Spectral distortions – small deviations of the cosmic microwave background (CMB) energy spectrum from that of a perfect blackbody – probe the physical processes that occur in the primordial Universe (\mu-distortion) and at late times (y-distortion). In this talk, I will present a new instrument concept, SPECTER, that we forecast to observe the \mu-distortion at high significance while marginalizing over astrophysical foregrounds. Within the standard cosmological model, the \mu-distortion is sourced primarily by the energy injected via Silk damping and is thus sensitive to the primordial power spectrum at very small scales.

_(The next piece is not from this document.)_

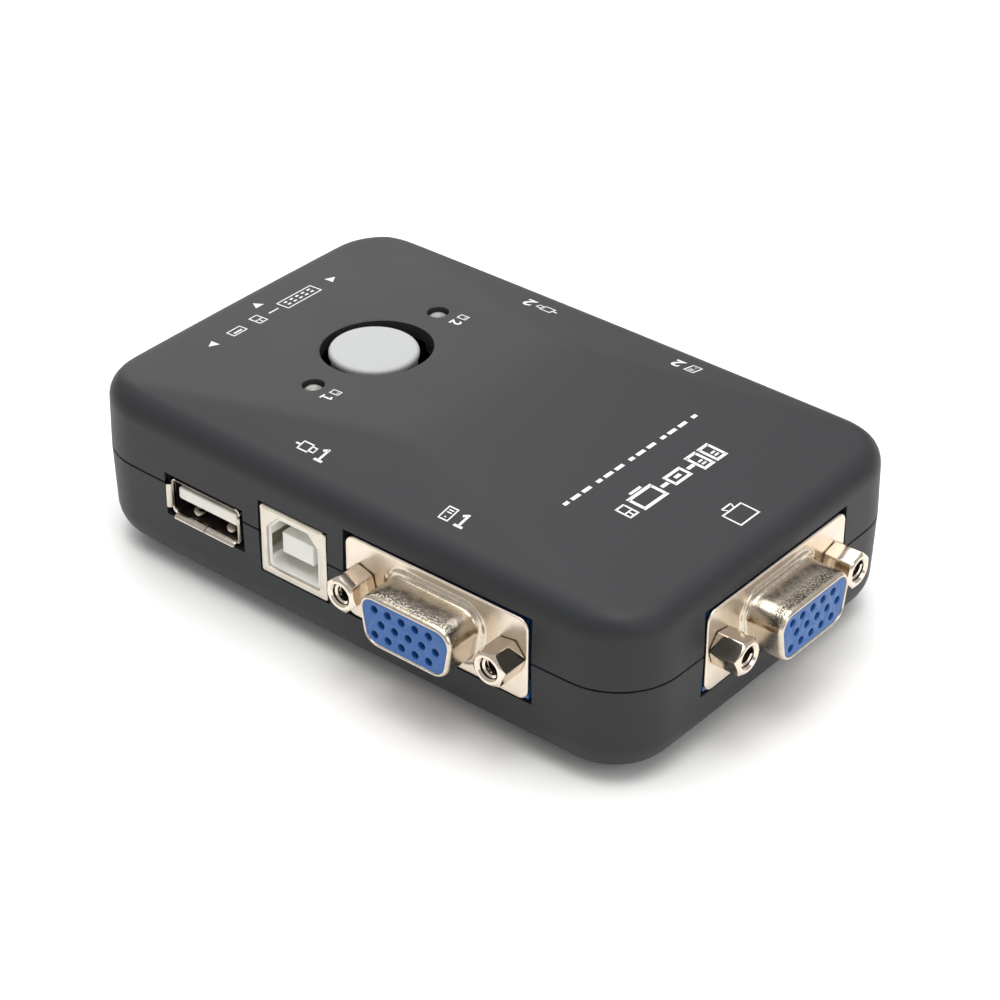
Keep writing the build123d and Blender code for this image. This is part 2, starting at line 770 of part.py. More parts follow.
with BuildPart() as switch_plunger:
    with BuildSketch(at_switch(plunger_foot)):
        Circle(plunger_radius)
    extrude(amount=plunger_shoulder - plunger_foot)
    with BuildSketch(at_switch(plunger_shoulder)):
        Rectangle(plunger_square, plunger_square)
    extrude(amount=plunger_top - plunger_shoulder)
    fillet(switch_plunger.edges().filter_by(Axis.Z), 0.3)
save(switch_plunger.part, "switch_plunger")

with BuildPart() as switch_body:
    with BuildSketch(at_switch(0)):
        RectangleRounded(switch_side, switch_side, 0.6)
    extrude(amount=switch_body_height)
    with BuildSketch(at_switch(0.9)):
        Circle(plunger_radius + 0.3)
    extrude(amount=switch_body_height, mode=Mode.SUBTRACT)
save(switch_body.part, "switch_body")

with BuildPart() as switch_dome:
    with BuildSketch(at_switch(0.9)):
        Circle(3.2)
    extrude(amount=0.45)
    fillet(switch_dome.edges().group_by(Axis.Z)[-1], 0.4)
save(switch_dome.part, "switch_dome")

with BuildPart() as switch_cover_plate:
    with BuildSketch(at_switch(switch_body_height)):
        RectangleRounded(switch_side - 0.4, switch_side - 0.4, 0.5)
        Circle(plunger_radius + 0.3, mode=Mode.SUBTRACT)
    extrude(amount=cover_sheet)
save(switch_cover_plate.part, "switch_cover_plate")

with BuildPart() as switch_terminals:
    for across, along in terminal_places:
        with BuildSketch(at_switch(-2.6)):
            with Locations((across, along)):
                Rectangle(0.4, 0.9)
        extrude(amount=4.2)
save(switch_terminals.part, "switch_terminals")

# ---------------------------------------------------------------- lamps

led_radius = 1.5
led_tip = 27.0
led_flange_z = 21.4
led_pitch = 2.54


def led(y):
    """A 3 mm lamp: a domed lens on a wider foot."""
    with BuildPart() as lens:
        with BuildSketch(Plane(origin=(case_x + button_x, y, led_flange_z))):
            Circle(1.9)
        extrude(amount=1.0)
        with BuildSketch(Plane(origin=(case_x + button_x, y, led_flange_z + 1.0))):
            Circle(led_radius)
        extrude(amount=led_tip - led_radius - led_flange_z - 1.0)
        with Locations((case_x + button_x, y, led_tip - led_radius)):
            Sphere(led_radius)
    return lens.part


save(led(-led_y), "led_1")
save(led(led_y), "led_2")

with BuildPart() as led_leads:
    for y in (-led_y, led_y):
        for side in (-1, 1):
            with BuildSketch(Plane(origin=(case_x + button_x, y, switch_board_top - 2.6))):
                with Locations((side * led_pitch / 2, 0)):
                    Rectangle(0.5, 0.5)
            extrude(amount=led_flange_z - switch_board_top + 2.6)
save(led_leads.part, "led_leads")

# ---------------------------------------------------------------- boards and the header between them

header_x = button_x + 7.5
header_pins_y = [2.54 * step - 2.0 for step in range(6)]
header_square = 0.64
lower_strip_height = 2.5

with BuildPart() as switch_board:
    with BuildSketch(at_case(switch_board_top)):
        with Locations((button_x, 0)):
            RectangleRounded(*switch_board_size, 1.0)
        with Locations(*switch_boss_places):
            Circle(1.2, mode=Mode.SUBTRACT)
        for across, along in terminal_places:
            with Locations((switch_x - case_x + across, switch_y + along)):
                Circle(0.6, mode=Mode.SUBTRACT)
        for y in (-led_y, led_y):
            with Locations((button_x - led_pitch / 2, y), (button_x + led_pitch / 2, y)):
                Circle(0.45, mode=Mode.SUBTRACT)
        with Locations(*[(header_x, y) for y in header_pins_y]):
            Circle(0.5, mode=Mode.SUBTRACT)
    extrude(amount=-board_thickness)
save(switch_board.part, "switch_board")

with BuildPart() as main_board:
    with BuildSketch(at_case(board_top)):
        RectangleRounded(board_length, board_width, board_corner)
        with Locations(*four_places(post_x, post_y)):
            Circle(post_radius + 0.4, mode=Mode.SUBTRACT)
        with Locations(*board_post_places):
            Circle(1.2, mode=Mode.SUBTRACT)
        with Locations(*[(header_x, y) for y in header_pins_y]):
            Circle(0.5, mode=Mode.SUBTRACT)
        for hole_x, hole_y, hole_radius in board_holes:
            with Locations((hole_x - case_x, hole_y)):
                Circle(hole_radius, mode=Mode.SUBTRACT)
    extrude(amount=-board_thickness)
save(main_board.part, "main_board")

strip_length = 6 * 2.54
strip_middle = sum(header_pins_y) / len(header_pins_y)

with BuildPart() as header_strips:
    for strip_z in (board_top, switch_board_top - board_thickness - lower_strip_height):
        with BuildSketch(at_case(strip_z)):
            with Locations((header_x, strip_middle)):
                Rectangle(2.5, strip_length)
            with Locations(*[(header_x, y) for y in header_pins_y]):
                Rectangle(header_square + 0.04, header_square + 0.04, mode=Mode.SUBTRACT)
        extrude(amount=lower_strip_height)
save(header_strips.part, "header_strips")

with BuildPart() as header_pins:
    with BuildSketch(at_case(board_top - board_thickness - 1.0)):
        with Locations(*[(header_x, y) for y in header_pins_y]):
            Rectangle(header_square, header_square)
    extrude(amount=switch_board_top - board_top + board_thickness + 2.0)
save(header_pins.part, "header_pins")

with BuildPart() as main_board_screws:
    with BuildSketch(at_case(board_top)):
        with Locations(*board_post_places):
            Circle(2.2)
    extrude(amount=1.5)
    fillet(main_board_screws.edges().group_by(Axis.Z)[-1], 0.6)
    with BuildSketch(at_case(board_top)):
        with Locations(*board_post_places):
            Circle(1.0)
    extrude(amount=-5)
    with BuildSketch(at_case(board_top + 0.8)):
        for place in board_post_places:
            with Locations(place):
                Rectangle(2.4, 0.5)
                Rectangle(0.5, 2.4)
    extrude(amount=1, mode=Mode.SUBTRACT)
save(main_board_screws.part, "main_board_screws")

with BuildPart() as switch_board_screws:
    with BuildSketch(at_case(switch_board_top - board_thickness)):
        with Locations(*switch_boss_places):
            Circle(2.0)
    extrude(amount=-1.4)
    fillet(switch_board_screws.edges().group_by(Axis.Z)[0], 0.5)
    with BuildSketch(at_case(switch_board_top - board_thickness)):
        with Locations(*switch_boss_places):
            Circle(1.0)
    extrude(amount=6)
save(switch_board_screws.part, "switch_board_screws")

# ---------------------------------------------------------------- electronics on the main board

lead_pitch = 1.27
chip_height = 1.5
chip_standoff = 0.15
video_chip_size = (4.0, 9.9)
video_chip_places = [(9.0, -8.0), (9.0, 8.0), (19.0, -8.0), (19.0, 8.0)]
usb_chip_place = (-1.0, 0.0)
usb_chip_side = 10.0
usb_lead_pitch = 0.8

with BuildPart() as video_switch_chips:
    with BuildSketch(at_case(board_top + chip_standoff)):
        with Locations(*video_chip_places):
            Rectangle(*video_chip_size)
    extrude(amount=chip_height)
    chamfer(video_switch_chips.edges().group_by(Axis.Z)[-1], 0.25)
save(video_switch_chips.part, "video_switch_chips")

with BuildPart() as usb_controller_chip:
    with BuildSketch(at_case(board_top + chip_standoff)):
        with Locations(usb_chip_place):
            Rectangle(usb_chip_side, usb_chip_side)
    extrude(amount=chip_height)
    chamfer(usb_controller_chip.edges().group_by(Axis.Z)[-1], 0.25)
save(usb_controller_chip.part, "usb_controller_chip")

with BuildPart() as chip_leads:
    for chip_x, chip_y in video_chip_places:
        for side in (-1, 1):
            with BuildSketch(at_case(board_top)):
                for step in range(7):
                    along = (step - 3) * lead_pitch
                    with Locations((chip_x + side * (video_chip_size[0] / 2 + 0.5), chip_y + along)):
                        Rectangle(1.0, 0.42)
            extrude(amount=0.6)
    for side in (-1, 1):
        for step in range(11):
            along = (step - 5) * usb_lead_pitch
            out = side * (usb_chip_side / 2 + 0.5)
            with BuildSketch(at_case(board_top)):
                with Locations((usb_chip_place[0] + out, usb_chip_place[1] + along)):
                    Rectangle(1.0, 0.35)
                with Locations((usb_chip_place[0] + along, usb_chip_place[1] + out)):
                    Rectangle(0.35, 1.0)
            extrude(amount=0.6)
save(chip_leads.part, "chip_leads")

with BuildPart() as crystal:
    with BuildSketch(at_case(board_top)):
        with Locations((0.0, 11.0)):
            SlotOverall(11.0, 4.5)
    extrude(amount=3.5)
    fillet(crystal.edges().group_by(Axis.Z)[-1], 0.6)
save(crystal.part, "crystal")

with BuildPart() as electrolytic_capacitors:
    with BuildSketch(at_case(board_top)):
        with Locations((0.0, -11.0), (27.0, 0.0), (-26.0, 0.0)):
            Circle(2.5)
    extrude(amount=5.5)
    fillet(electrolytic_capacitors.edges().group_by(Axis.Z)[-1], 0.5)
save(electrolytic_capacitors.part, "electrolytic_capacitors")

with BuildPart() as chip_resistors:
    with BuildSketch(at_case(board_top)):
        with Locations(*[(14.0, 2.6 * step - 9.1) for step in range(8)]):
            Rectangle(2.0, 1.25)
    extrude(amount=0.55)
save(chip_resistors.part, "chip_resistors")

with BuildPart() as chip_capacitors:
    with BuildSketch(at_case(board_top)):
        with Locations((-20.0, 12.0), (-20.0, -12.0), (-25.5, 4.0), (-25.5, -4.0), (24.0, 13.0), (24.0, -13.0)):
            Rectangle(2.0, 1.25)
    extrude(amount=0.9)
save(chip_capacitors.part, "chip_capacitors")
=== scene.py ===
# %% [markdown]
# # A desktop KVM switch
# Two computers share one monitor, keyboard and mouse through this small black box. The CAD frame
# gives every piece its true size and place. This file gives the pieces that can be seen their
# finish: rounded moulded edges, drawn and plated sockets, printed marks and real surfaces.

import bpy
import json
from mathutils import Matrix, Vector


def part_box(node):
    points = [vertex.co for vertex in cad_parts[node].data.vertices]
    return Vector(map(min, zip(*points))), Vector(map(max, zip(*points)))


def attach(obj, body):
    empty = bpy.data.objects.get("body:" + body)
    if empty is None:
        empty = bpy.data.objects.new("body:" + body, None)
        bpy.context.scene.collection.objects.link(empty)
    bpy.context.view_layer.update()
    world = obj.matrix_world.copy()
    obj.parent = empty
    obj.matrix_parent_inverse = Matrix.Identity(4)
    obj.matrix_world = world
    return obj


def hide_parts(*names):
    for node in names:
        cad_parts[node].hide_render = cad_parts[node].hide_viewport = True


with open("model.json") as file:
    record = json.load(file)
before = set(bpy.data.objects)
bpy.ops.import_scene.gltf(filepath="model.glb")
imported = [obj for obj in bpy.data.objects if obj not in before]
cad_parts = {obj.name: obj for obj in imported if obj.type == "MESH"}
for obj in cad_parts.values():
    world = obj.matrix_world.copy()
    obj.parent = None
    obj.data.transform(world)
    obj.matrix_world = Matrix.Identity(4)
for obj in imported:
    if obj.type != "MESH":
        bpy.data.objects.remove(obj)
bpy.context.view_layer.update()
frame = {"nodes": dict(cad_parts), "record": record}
nodes = frame["nodes"]
print("frame:", len(nodes), "CAD nodes")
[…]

Next, I will present a new constraint on the y-distortion from the re-analysis of the COBE/FIRAS archival data. The known source of the y-distortion is the thermal Sunyaev-Zeldovich (tSZ) effect – inverse-Compton scattering of CMB photons off of energetic electrons primarily located in galaxy groups and clusters. Therefore, y-distortion can give tight constraints on the mean ionized gas properties. Finally, upcoming CMB anisotropy experiments will provide high-resolution and low-noise component-separated tSZ maps. I will discuss the cosmological constraining power of several tSZ higher-order statistics. Using a large suite of halo-model-based simulations, we show that there is substantial non-Gaussian information in the tSZ maps that can be extracted in future analyses.